Спустя какое-то время в глубине дома раздался звонок. Я подумал, что услышал его не сразу, и что он звонил еще какие-нибудь пару минут. Расцепив свои пальцы, я сделал последний глоток вина и встал с кресла. От открытой двери в нашей гостиной всегда был сквозняк. Пока он вяло облизывал мое тело, я немного постоял в дверном проеме. Звонок продолжал сотрясать стены дома и моей головы. Я всегда подходил к телефону медленно – надеялся, что он все-таки перестанет звонить и мне не придется ни с кем разговаривать. Как и всегда, чуда не происходило, как будто бы у человека на том конце провода было в запасе лишние десять минут. Я закурил рядом лежащую сигарету, как обычно облокотился на стену и приложил трубку к уху. Чтобы с кем-то заговорить, мне обязательно нужна была сигарета.
– Пишешь?
– Не-а.
– А что делаешь?
– Курю.
– Какая сигарета по счету?
Я помассировал брови. Голос принадлежал Николаю. В детстве наши мамы дружили и вырастили нас вместе. Я почти ассоциировал его с братом. Все-таки, у нас всегда все было общее – и солдатики, и машинки размером с мизинец взрослого человека вроде него или меня, и резиновые динозавры, и пресловутые формочки для песка, и лопатки с ведерками для песочных замков. Ведь как ни крути, это не могло уйти в никуда. Так и получилось, что Николаша стал моим единственным другом, встречи с которым мне не хотелось откладывать. За глаза и в лицо я называл его одинаково – Николаша. Помню, так в детстве его называла тетка-еврейка по маминой линии. Лично у меня это веселое прозвище складывалось в ассоциацию с каким-нибудь древним французским фильмом или мультфильмом. Мне представлялся эдакий карапуз с натянутыми до пупка трусами и заботливой мамашей, пекшей этому крепышу утренние блины с садовыми ягодами. Я не мог отделаться от этой ассоциации, хотя мой Николаша был совершенно другим.

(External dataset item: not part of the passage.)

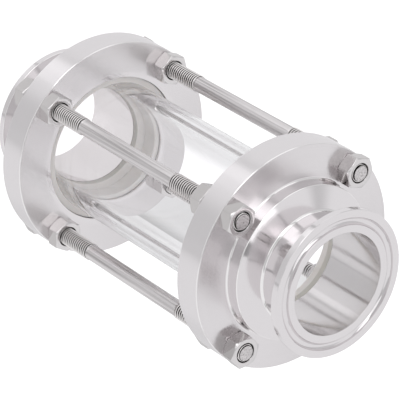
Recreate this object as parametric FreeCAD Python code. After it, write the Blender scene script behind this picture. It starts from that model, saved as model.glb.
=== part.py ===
import FreeCAD, Part
import math
import os

from FreeCAD import Rotation, Vector

# Inline sight glass with hygienic clamp ends, all sizes in millimetres.
# A clear glass tube is held between two turned stainless end caps by four tie rods.
# It stands on its lower clamp face: the pipe axis is Z, and z = 0 is that face.

# Pipe run
overall_length = 152.0      # face to face of the two clamp ferrules
bore_dia = 35.0             # product bore through both end caps
pipe_wall = 1.55            # wall of the plain neck behind each ferrule

# Clamp ferrule on each end cap
ferrule_lip = 6.2           # how far the ferrule stands out past the neck
ferrule_rim = 2.3           # straight width of its outer edge
ferrule_bevel_deg = 20.0    # slope of its back, which the clamp pulls on
ferrule_root = 1.0          # fillet where the bevel runs into the neck
groove_round = 1.3          # half-round groove in the face for the joint gasket

# Neck, dome and boss of the end cap
neck_length = 14.2          # clamp face to the foot of the neck
neck_root = 1.2             # fillet between neck and dome
dome_rise = 3.2             # slope that falls from the neck to the boss
boss_height = 4.85          # boss above the flange
boss_foot = 0.8             # polished fillet where the boss meets the flange
boss_nut_gap = 1.2          # room left between the boss and a nut's corner

# Flange of the end cap
flange_thickness = 10.1
flange_margin = 5.0         # from the rod circle out to the flange rim
counterbore_land = 4.45     # metal between the glass recess and a rod hole
edge_break = 0.45           # bright chamfer on the flange, boss and ferrule edges

# Glass tube and its seat in each end cap
glass_step = 1.25           # the glass bore is this much wider than the pipe bore
glass_wall = 5.0
glass_gap = 2.25            # ring gap between the glass and the recess wall
glass_seat = 6.75           # how deep each end of the glass sits in its recess
glass_arris = 0.5           # ground chamfer on the rims of the glass

# Gasket round each end of the glass: a flat ring under the rim, with a collar round the outside
gasket_thickness = 2.2      # of the flat ring
gasket_gap = 0.2            # radial play of the gasket in the recess
gasket_inset = 0.1          # the gasket bore clears the pipe bore by this much
collar_gap = 0.1            # radial, between the collar and the glass
collar_sunk = 0.8           # how far below the flange face the collar ends

# Tie rods, threaded at both ends
rod_count = 4
rod_first_deg = 45.0        # the first rod's place, counted from +X
thread_dia = 6.0
thread_length = 35.0
shank_dia = 5.3             # plain middle of the rod
rod_end_bevel = 0.4
rod_proud = 0.3             # how far a rod stands out of its outer nut
hole_clearance = 0.3        # radial, between a rod and its flange hole

# Hexagon nuts, one on each face of both flanges
nut_flats = 10.0
nut_height = 5.0
nut_bevel_deg = 30.0        # chamfer that rounds the nut's corners
nut_mouth = 0.25            # countersink of the threaded hole
nut_clearance = 0.05        # radial, between the nut and the rod's thread
nut_turns_deg = {           # where each nut's corner came to rest, from straight outwards
    "top_outer": (22.0, 10.0, -5.0, 0.0),
    "top_inner": (12.0, 26.0, 4.0, 18.0),
    "bottom_inner": (-18.0, 8.0, -8.0, 14.0),
    "bottom_outer": (5.0, 17.0, 24.0, 11.0),
}

# Radii, from the pipe outwards
bore_r = bore_dia / 2
neck_r = bore_r + pipe_wall
ferrule_r = neck_r + ferrule_lip
groove_r = (bore_r + ferrule_r) / 2
glass_inner_r = bore_r + glass_step
glass_outer_r = glass_inner_r + glass_wall
recess_r = glass_outer_r + glass_gap
thread_r = thread_dia / 2
hole_r = thread_r + hole_clearance
rod_circle_r = recess_r + counterbore_land + hole_r
flange_r = rod_circle_r + flange_margin
nut_corner_r = nut_flats / 2 / math.cos(math.pi / 6)
boss_r = rod_circle_r - nut_corner_r - boss_nut_gap

# Heights on the lower end cap, from its clamp face up
bevel_end = ferrule_rim + ferrule_lip * math.tan(math.radians(ferrule_bevel_deg))
dome_foot = neck_length + dome_rise
flange_outer = dome_foot + boss_height
flange_inner = flange_outer + flange_thickness
recess_floor = flange_inner - glass_seat - gasket_thickness
glass_end = recess_floor + gasket_thickness
rod_end = flange_outer - nut_height - rod_proud


def sharp(radius, height):
    return radius, height, 0.0, "sharp"


def bevelled(radius, height, size):
    return radius, height, size, "bevel"


def filleted(radius, height, size):
    return radius, height, size, "fillet"


def corner_cut(before, corner, after):
    """The two ends of a bevel or fillet at one corner of a profile, and the fillet's middle."""
    point = Vector(corner[0], 0, corner[1])
    to_before = (Vector(before[0], 0, before[1]) - point).normalize()
    to_after = (Vector(after[0], 0, after[1]) - point).normalize()
    if corner[3] == "sharp":
        return point, None, point
    if corner[3] == "bevel":
        return point + to_before * corner[2], None, point + to_after * corner[2]
    half_angle = to_before.getAngle(to_after) / 2
    reach = corner[2] / math.tan(half_angle)
    towards_centre = (to_before + to_after).normalize()
    middle = point + towards_centre * (corner[2] / math.sin(half_angle) - corner[2])
    return point + to_before * reach, middle, point + to_after * reach


def turned(corners):
    """A solid turned about Z from a closed half-section of (radius, height) corners."""
    cuts = []
    for index, corner in enumerate(corners):
        before = corners[index - 1]
        after = corners[(index + 1) % len(corners)]
        cuts.append(corner_cut(before, corner, after))
    edges = []
    for index, (start, middle, end) in enumerate(cuts):
        if middle is not None:
            edges.append(Part.Arc(start, middle, end).toShape())
        elif start != end:
            edges.append(Part.makeLine(start, end))
        edges.append(Part.makeLine(end, cuts[(index + 1) % len(cuts)][0]))
    face = Part.Face(Part.Wire(edges))
    return face.revolve(Vector(0, 0, 0), Vector(0, 0, 1), 360)


def upper_end(shape):
    """The same piece turned end over end, for the upper half of the sight glass."""
    flipped = shape.copy()
    flipped.rotate(Vector(0, 0, overall_length / 2), Vector(1, 0, 0), 180)
    return flipped


def rod_angle(index):
    return rod_first_deg + index * 360.0 / rod_count


def at_rod(shape, index, height, turn_deg=0.0):
    """The shape moved from the Z axis out to one rod, and turned on itself."""
    angle = math.radians(rod_angle(index))
    place = Vector(rod_circle_r * math.cos(angle), rod_circle_r * math.sin(angle), height)
    moved = shape.copy()
    moved.Placement = FreeCAD.Placement(place, Rotation(Vector(0, 0, 1), rod_angle(index) + turn_deg))
    return moved


def end_cap():
    """Ferrule, neck, domed boss and flange, turned from one bar, in the lower cap's place."""
    cap = turned([
        bevelled(bore_r, 0, edge_break / 2),
        bevelled(ferrule_r, 0, edge_break / 2),
        bevelled(ferrule_r, ferrule_rim, edge_break / 2),
        filleted(neck_r, bevel_end, ferrule_root),
        filleted(neck_r, neck_length, neck_root),
        bevelled(boss_r, dome_foot, edge_break),
        filleted(boss_r, flange_outer, boss_foot),
        bevelled(flange_r, flange_outer, edge_break),
        bevelled(flange_r, flange_inner, edge_break),
        bevelled(recess_r, flange_inner, edge_break / 2),
        sharp(recess_r, recess_floor),
        sharp(bore_r, recess_floor),
    ])
    groove = Part.makeTorus(groove_r, groove_round)
    cap = cap.cut(groove)
    hole = Part.makeCylinder(hole_r, flange_thickness)
    for index in range(rod_count):
        cap = cap.cut(at_rod(hole, index, flange_outer))
    return cap


def glass_tube():
    """Straight tube between the two gaskets, with ground rims."""
    top = overall_length - glass_end
    return turned([
        bevelled(glass_inner_r, glass_end, glass_arris),
        bevelled(glass_outer_r, glass_end, glass_arris),
        bevelled(glass_outer_r, top, glass_arris),
        bevelled(glass_inner_r, top, glass_arris),
    ])


def gasket():
    """Flat ring under the lower end of the glass, and a collar that fills the gap round it."""
    inner_r = bore_r + gasket_inset
    outer_r = recess_r - gasket_gap
    collar_r = glass_outer_r + collar_gap
    collar_end = flange_inner - collar_sunk
    return turned([
        sharp(inner_r, recess_floor),
        sharp(outer_r, recess_floor),
        sharp(outer_r, collar_end),
        sharp(collar_r, collar_end),
        sharp(collar_r, glass_end),
        sharp(inner_r, glass_end),
    ])


def tie_rod():
    """Plain shank between two threaded ends, on the Z axis. The thread's crests are the wall."""
    top = overall_length - rod_end
    step = thread_r - shank_dia / 2
    return turned([
        sharp(0, rod_end),
        bevelled(thread_r, rod_end, rod_end_bevel),
        sharp(thread_r, rod_end + thread_length - step),
        sharp(thread_r - step, rod_end + thread_length),
        sharp(thread_r - step, top - thread_length),
        sharp(thread_r, top - thread_length + step),
        bevelled(thread_r, top, rod_end_bevel),
        sharp(0, top),
    ])


def hex_nut():
    """Hexagon nut standing on z = 0, a corner towards +X, chamfered on both faces."""
    corners = []
    for index in range(7):
        angle = math.radians(60 * index)
        corners.append(Vector(nut_corner_r * math.cos(angle), nut_corner_r * math.sin(angle), 0))
    prism = Part.Face(Part.makePolygon(corners)).extrude(Vector(0, 0, nut_height))
    face_r = nut_flats / 2
    slope = (nut_corner_r - face_r) * math.tan(math.radians(nut_bevel_deg))
    nut_bore_r = thread_r + nut_clearance
    envelope = turned([
        bevelled(nut_bore_r, 0, nut_mouth),
        sharp(face_r, 0),
        sharp(nut_corner_r, slope),
        sharp(nut_corner_r, nut_height - slope),
        sharp(face_r, nut_height),
        bevelled(nut_bore_r, nut_height, nut_mouth),
    ])
    return prism.common(envelope)


def build():
    """Every piece by its node name."""
    cap = end_cap()
    seal = gasket()
    rod = tie_rod()
    nut = hex_nut()
    pieces = {
        "end_cap_bottom": cap,
        "end_cap_top": upper_end(cap),
        "glass_tube": glass_tube(),
        "gasket_bottom": seal,
        "gasket_top": upper_end(seal),
    }
    nut_heights = {
        "bottom_outer": flange_outer - nut_height,
        "bottom_inner": flange_inner,
        "top_inner": overall_length - flange_inner - nut_height,
        "top_outer": overall_length - flange_outer,
    }
    for index in range(rod_count):
        pieces["tie_rod_%d" % (index + 1)] = at_rod(rod, index, 0)
        for place, height in nut_heights.items():
            turn = nut_turns_deg[place][index % len(nut_turns_deg[place])]
            pieces["nut_%s_%d" % (place, index + 1)] = at_rod(nut, index, height, turn)
    return pieces


os.makedirs("parts", exist_ok=True)
for name, shape in build().items():
    solid = shape.Solids[0] if len(shape.Solids) == 1 else shape
    solid.exportStep("parts/%s.step" % name)
    print(name, "solids", len(shape.Solids), "valid", shape.isValid(), "volume", round(shape.Volume, 1))
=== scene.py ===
import math
from functools import partial

import bmesh
import bpy
from mathutils import Euler, Matrix, Vector


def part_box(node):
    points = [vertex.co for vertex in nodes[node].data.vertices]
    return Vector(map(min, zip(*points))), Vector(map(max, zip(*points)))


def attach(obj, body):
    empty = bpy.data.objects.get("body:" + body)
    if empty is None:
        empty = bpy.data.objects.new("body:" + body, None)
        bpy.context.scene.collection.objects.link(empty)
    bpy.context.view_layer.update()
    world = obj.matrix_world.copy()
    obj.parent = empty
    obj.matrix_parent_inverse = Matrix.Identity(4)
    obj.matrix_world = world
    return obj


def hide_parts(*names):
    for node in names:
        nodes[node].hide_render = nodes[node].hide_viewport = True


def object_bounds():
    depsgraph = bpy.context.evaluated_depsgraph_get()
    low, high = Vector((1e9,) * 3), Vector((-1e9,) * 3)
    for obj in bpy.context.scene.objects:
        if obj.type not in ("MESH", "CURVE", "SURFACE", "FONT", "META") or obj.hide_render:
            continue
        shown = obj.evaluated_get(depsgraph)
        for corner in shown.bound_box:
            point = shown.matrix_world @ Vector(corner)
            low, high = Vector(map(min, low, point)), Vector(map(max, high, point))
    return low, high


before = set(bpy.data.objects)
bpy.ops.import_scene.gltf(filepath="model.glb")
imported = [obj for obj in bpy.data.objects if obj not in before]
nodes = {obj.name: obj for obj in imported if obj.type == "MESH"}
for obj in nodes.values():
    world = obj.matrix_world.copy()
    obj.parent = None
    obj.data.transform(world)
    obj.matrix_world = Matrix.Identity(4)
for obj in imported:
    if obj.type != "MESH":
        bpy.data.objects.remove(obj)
cad_low, cad_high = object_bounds()

# Camera. A long lens at the photograph's viewing angle, rolled so that the standing sight glass
# lies across the picture with its near ferrule at the lower right.
camera_aim = Vector((-0.00019, -0.000204, 0.08105))
camera_distance = 0.88605
camera_turn_deg = 47.05
camera_rise_deg = 44.55
camera_roll_deg = 121.12
camera_lens_mm = 241.17
camera_sensor_mm = 36.0
camera_near = 0.05
camera_far = 20.0

camera_data = bpy.data.cameras.new("camera")
camera_data.lens = camera_lens_mm
camera_data.sensor_width = camera_sensor_mm
camera_data.clip_start = camera_near
camera_data.clip_end = camera_far
camera = bpy.data.objects.new("camera", camera_data)
bpy.context.scene.collection.objects.link(camera)
look = Euler((math.radians(90.0 - camera_rise_deg), 0.0, math.radians(camera_turn_deg))).to_matrix()
roll = Euler((0.0, 0.0, math.radians(camera_roll_deg))).to_matrix()
camera.rotation_euler = (look @ roll).to_euler()
camera.location = camera_aim + look @ Vector((0.0, 0.0, camera_distance))
bpy.context.scene.camera = camera

# Floor. A plain white studio table, bright enough to run out to pure white around the object.
# Polished steel would mirror its flat edge, so reflections show the light tent in its place.
floor_half = 3.0
floor_grey = 0.25
floor_white = (1.0, 1.0, 1.0, 1.0)
floor_glow = 0.95


def new_material(name):
    """A material with its node tree and its shader."""
    material = bpy.data.materials.new(name)
    material.use_nodes = True
    tree = material.node_tree
    return material, tree, tree.nodes["Principled BSDF"]


def glowing_paint(name, grey, glow_colour, glow):
    """Matt paint that also shines by itself."""
    paint, _, shader = new_material(name)
    shader.inputs["Base Color"].default_value = (grey, grey, grey, 1.0)
    shader.inputs["Roughness"].default_value = 1.0
    shader.inputs["Specular IOR Level"].default_value = 0.0
    shader.inputs["Emission Color"].default_value = glow_colour
    shader.inputs["Emission Strength"].default_value = glow
    return paint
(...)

Это был белокожий дядька с угольно-черными волосами, впалыми щеками и кругами под глазами. Иногда, когда я смотрел на него слишком долго, мне могло показаться, что эту обвисшую кожу можно оттянуть пальцем и спрятать под ней какую-нибудь мелочь. На месте щетины у него всегда были красные точки – видимо, кожа у него была очень чувствительна. Телосложением Николаша был худощав и слегка приземист, плечи были не шире половины моего шага. От того, что разница в росте у нас была приблизительно в одну голову, обнимать его мне было удобнее всего за шею. Этого он терпеть не мог – считал, что это подчеркивает нашу разницу в росте.
– Чего молчишь?
– А?
– Я спросил, какая сигарета по счету?
– Не знаю… Восьмая, наверное.
– Не хочешь поужинать?
– Я не хочу никуда идти.
Плавая в его голосе, по привычке я стал наматывать провод на палец. Мысли были вязкие, как манная каша. Все вокруг смешивалось в странном потоке из красного цвета. Свет от окна, проходящий через розовый тюль дурацких занавесок Марки, мои ладони и красный кончик сигареты, красное дерево столешницы и его голос… по ощущениям такой же красновато-тягучий.
– Тогда давай я приду? Принесу замороженной лазаньи и кукурузы? А?
Я вздохнул и уставился в стену, после чего приложил к ней ладонь и надавил. Голый бетон, местами испачканный мазками голубой краски. На пути у стены вставала кривая розетка, фрагмент пожелтевшего шнура от торшера и сам торшер. Шляпка на лампочке как обычно была набекрень.
– Ну тогда посматривай на часы и не забывай себя на балконе. Сам же знаешь, что звонок не работает, но каждый раз забываешь про это.
– Не забуду.
– К тому же, вечером уже прохладно.
– Не заболею.
Тут я почувствовал, как он натянул свои и без того тонкие губы на подбородок, типа – «и не поспоришь». Что себя помню, я никогда не болел. Возможно, болезнь жила во мне всю мою жизнь как какие-нибудь антитела. А может, я сам ей был, этой болезнью. Так или иначе, я чувствовал, что она у меня была как у Христа за пазухой. Я пригрел на груди змею в обмен на то, что она меня никогда не укусит. Но иногда мне казалось, что болезнь была где-то рядом, – может, она пряталась в моей длинной тени на асфальте и липла к обратной стенке стакана, из которого мне уже приходилось пить молоко. Чаще я знал, что эта болезнь когда-нибудь прикончит меня – что она в кои то веке вырвется наружу и сложит меня пополам, как мой любимый плетеный стул, а после унесет нас с веранды домой – вечером, все-таки, становилось прохладнее.